A stolen Buddha bust in 2004. Allegations of pilfering and the display of fakes. A whistleblower missing for four years. “That case is sub judice and we can’t say anything. But we pray for his return,” says administrator Nita Sengupta about Sunil Upadhyay, the preservation officer who disappeared in 2014.

Here 28 years now, the woman in a crisp taant sari and the neat ponytail is no mood to hear ill of the Indian Museum, and neither are the three men accompanying her. As evening sets in, a game of factual ping-pong unfolds in the museum security office.

“Sunil had been offered Rs 90 lakh days before he disappeared,” I remember a museum worker telling me (requesting anonymity). “I suspect that more than half the originals in this museum have disappeared.”

Assumptions made

I wonder what Sengupta and the company make of this. More on that later.

On the face of it, Upadhyay’s case seems limited to rampant corruption. But look closer, and a common thread emerges, connecting seemingly disparate dots of mismanagement, artifact smuggling, and tedious repatriation.

That thread is security.

India has no official protocol regulating the security of our cultural heritage. When museums are woefully understaffed or have untrained guards, it’s a cakewalk for the mice, both within and outside, to come out and play.

The only official report quantifying the state of our museums is the 2013 audit by the Comptroller and Auditor General of India (CAG). It’s still relevant because museologists will tell you little has changed in years since.

And if Indian Museum and Delhi’s National Museum (from where the famous General Niazi’s pistol was stolen in spite of being protected by the CISF and the naval guard) had it bad, what would you expect of the Nizam Museum?

Stealing the Nizam’s lunchbox

Mohammed Ghouse Pasha, 24, was a mason by profession and burglar by choice.
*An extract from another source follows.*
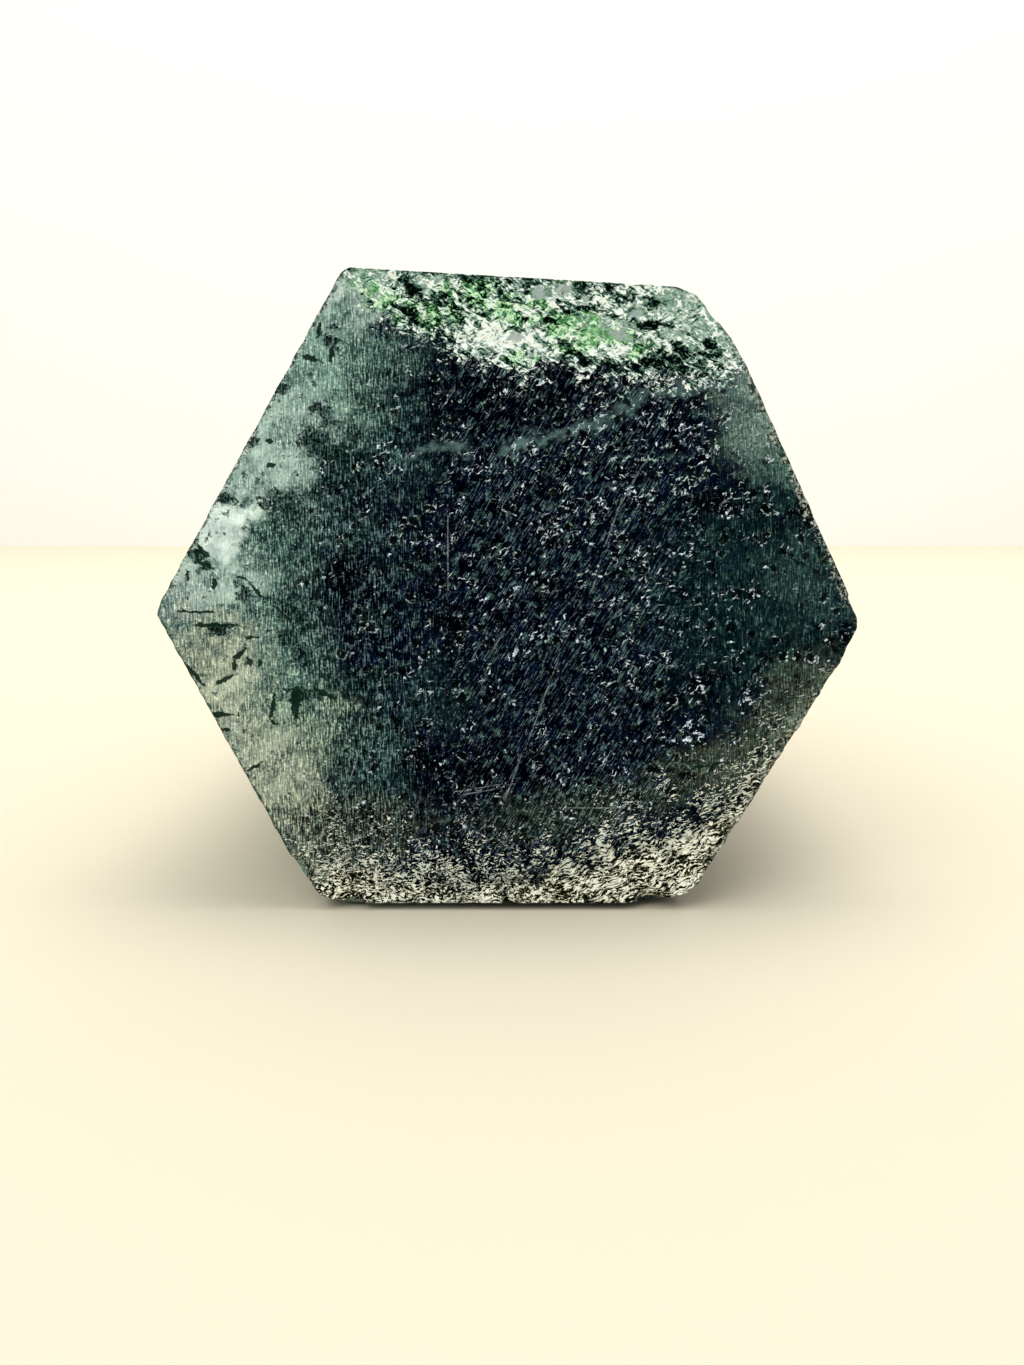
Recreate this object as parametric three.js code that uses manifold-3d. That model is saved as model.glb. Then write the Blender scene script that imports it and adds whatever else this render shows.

So when his friend Mohammed Mubeen told him about a sitting duck in Purani Haveli, he couldn’t resist.

Located in Pathar Gatti, old Hyderabad, Purani Haveli once housed the Nizams. It is now home to the Nizam Museum, which has some 1,000 artifacts that belonged to Hyderabad’s last ruler, Mir Osman Ali Khan Asaf Jah VII.

It also had creaky, wooden ventilator grills, CCTV cameras that didn’t work, multiple entry points, and insufficient guards. None of this escaped the gaze of 23-year-old Mubeen, who’d stepped into the museum as a visitor.

A plan 40 days in the making bore fruit in the twilight of 3 September 2018: the wiry men broke in, forced open a wooden almirah and stole a solid gold, diamond-encrusted tiffin and a gold cup, saucer, and spoon. A gold-encased Quran was also on their list. They’d have had it too if they hadn’t been unnerved by a call for namaaz from a nearby mosque.

But there’s a difference between good and meticulous preparation.